- WHAT IS EXPECTED:
Please quote exactly the opening lines of the data, from the first line to the one where "LEDGE_T = 2.4" appears.

━━━━━━

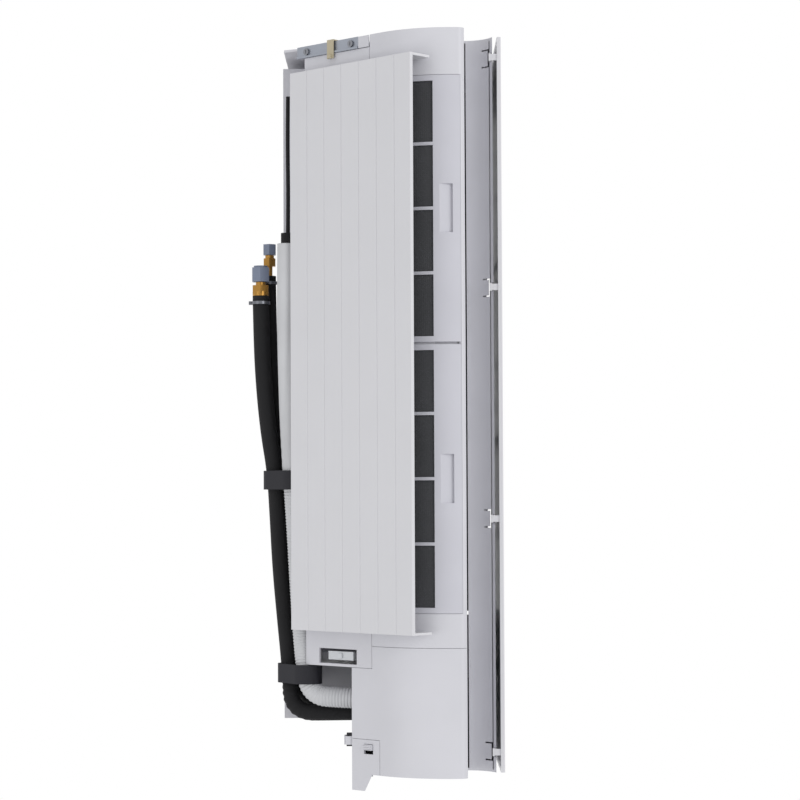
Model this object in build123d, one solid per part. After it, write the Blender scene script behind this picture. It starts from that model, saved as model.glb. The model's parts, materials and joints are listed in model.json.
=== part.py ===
from build123d import *
import math
import os

# Wall-mounted air conditioner, indoor unit. Millimetres.
# X runs along the length (+X is the right-hand end seen from the room), the wall is the plane Y = 0 and the
# room lies towards -Y. Heights are written above the lowest point of the underside and every piece is moved
# down by MOUNT_HEIGHT when it is written, so that the origin is the centre of the rear wall face.

os.makedirs("parts", exist_ok=True)

# Overall sizes
LENGTH = 798.0
HEIGHT = 295.0
DEPTH = 233.5
MOUNT_HEIGHT = 228.0
WALL = 2.6
GAP = 0.4

# Underside: an arc that runs into a straight chamfer towards the wall
UNDER_R = 108.0
UNDER_Y = -185.0
CHAMFER_DEG = 42.7
FRONT_Y = -201.5
CHAMFER_END_Y = -27.0
SEAM_Y = -100.0
CORNER_R = 7.0
HUMP_TOP = 78.0
COVE_Y = -205.0
RIM_Z = 56.0
COVE_SAG = 5.5
TOP_FRONT_R = 14.0
END_RISE = 50.0
BAY_RISE = 60.0

# Stations along the length
LEFT = -LENGTH / 2
RIGHT = LENGTH / 2
COVER_LEFT = 262.0
CHASSIS_LEFT = LEFT + 13.5
CHASSIS_RIGHT = 285.5
BACK_RIGHT = 350.0
BAY_Y = -78.0
BACK_BOTTOM = 172.0
BACK_TOP = 285.0
CHANNEL_Y = -43.0

# Filters
FILTER_LEFTS = (-348.0, -60.0)
FILTER_LENGTH = 285.3
FILTER_FRONT_Y = -197.0
FILTER_REAR_Y = -52.0
FILTER_T = 3.0
FILTER_SEAT = 3.6
FRONT_BAR_T = 5.2
WINDOW_FRONT_Y = -167.5
WINDOW_REAR_Y = -60.0
WINDOW_EDGE = 6.0
WINDOW_COUNT = 4
BAR_W = 3.4
MESH_T = 0.6
LEDGE = 8.0
LEDGE_T = 2.4

# Intake flap
FLAP_DEG = 44.1
FLAP_REAR = (-11.0, 100.0)
FLAP_WIDTH = 184.0
FLAP_T = 4.5
FLAP_LEFT = -367.5
FLAP_RIGHT = 247.0
FLAP_CHEEK = 30.0
FLAP_CHEEK_T = 2.6
GROOVE_PITCH = 26.8
GROOVE_COUNT = 6
GROOVE_W = 1.6
GROOVE_DEPTH = 0.9
FLAP_PIN_R = 2.0
RUN_FIT = 0.05
EAR_R = 4.4
EAR_T = 5.0
FLAP_AXIS_IN = 5.0
FLAP_AXIS_UP = 10.4

# Front panel
PANEL_T = 4.5
PANEL_GAP = 5.0
PANEL_TOP = 287.0
HOOK_PITCH = 251.5
HOOK_W = 20.0
PANEL_AXIS = (-233.0, 283.0)
PANEL_ARMS = (-300.0, 0.0, 300.0)
PANEL_ARM_W = 11.0
PANEL_PIN_R = 2.0
ARM_BOSS_R = 3.4
EAR_DEPTH = 9.0

# Fan
FAN_AXIS = (-118.0, 165.0)
FAN_R = 46.0
FAN_LEFT = -345.0
FAN_RIGHT = 228.0
FAN_BLADES = 22
FAN_DISCS = 4
FAN_DISC_T = 2.4
BLADE_LENGTH = 12.0
BLADE_T = 1.4
SHAFT_R = 4.0

# Outlet
OUTLET_LOW = 12.0
OUTLET_HIGH = 65.0
OUTLET_LEFT = -340.0
OUTLET_RIGHT = 220.0
OUTLET_AXIS = (-197.4, 17.0)
OUTLET_PIN_R = 1.2
DUCT_T = 1.6
VANE_Y = -172.0
VANE_FRONT_Y = -193.0
VANE_REAR_Y = -157.0
VANE_T = 1.8
VANES_PER_BANK = 5
VANE_PIN_R = 1.6
LINK_OFFSET = 12.0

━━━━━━

- EXERCISE RESPONSE:
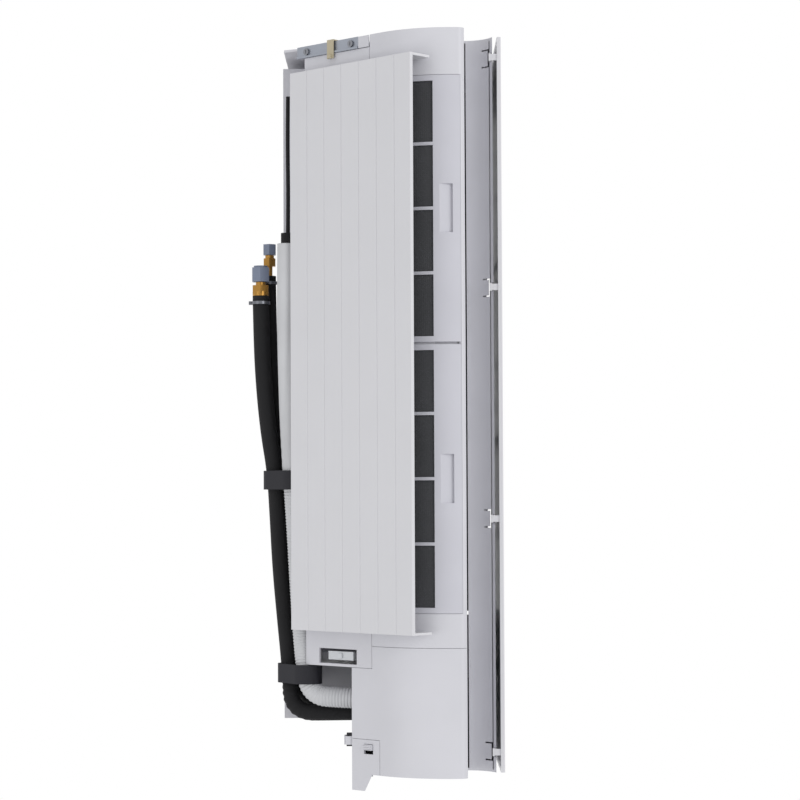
Model this object in build123d, one solid per part. After it, write the Blender scene script behind this picture. It starts from that model, saved as model.glb. The model's parts, materials and joints are listed in model.json.
=== part.py ===
from build123d import *
import math
import os

# Wall-mounted air conditioner, indoor unit. Millimetres.
# X runs along the length (+X is the right-hand end seen from the room), the wall is the plane Y = 0 and the
# room lies towards -Y. Heights are written above the lowest point of the underside and every piece is moved
# down by MOUNT_HEIGHT when it is written, so that the origin is the centre of the rear wall face.

os.makedirs("parts", exist_ok=True)

# Overall sizes
LENGTH = 798.0
HEIGHT = 295.0
DEPTH = 233.5
MOUNT_HEIGHT = 228.0
WALL = 2.6
GAP = 0.4

# Underside: an arc that runs into a straight chamfer towards the wall
UNDER_R = 108.0
UNDER_Y = -185.0
CHAMFER_DEG = 42.7
FRONT_Y = -201.5
CHAMFER_END_Y = -27.0
SEAM_Y = -100.0
CORNER_R = 7.0
HUMP_TOP = 78.0
COVE_Y = -205.0
RIM_Z = 56.0
COVE_SAG = 5.5
TOP_FRONT_R = 14.0
END_RISE = 50.0
BAY_RISE = 60.0

# Stations along the length
LEFT = -LENGTH / 2
RIGHT = LENGTH / 2
COVER_LEFT = 262.0
CHASSIS_LEFT = LEFT + 13.5
CHASSIS_RIGHT = 285.5
BACK_RIGHT = 350.0
BAY_Y = -78.0
BACK_BOTTOM = 172.0
BACK_TOP = 285.0
CHANNEL_Y = -43.0

# Filters
FILTER_LEFTS = (-348.0, -60.0)
FILTER_LENGTH = 285.3
FILTER_FRONT_Y = -197.0
FILTER_REAR_Y = -52.0
FILTER_T = 3.0
FILTER_SEAT = 3.6
FRONT_BAR_T = 5.2
WINDOW_FRONT_Y = -167.5
WINDOW_REAR_Y = -60.0
WINDOW_EDGE = 6.0
WINDOW_COUNT = 4
BAR_W = 3.4
MESH_T = 0.6
LEDGE = 8.0
LEDGE_T = 2.4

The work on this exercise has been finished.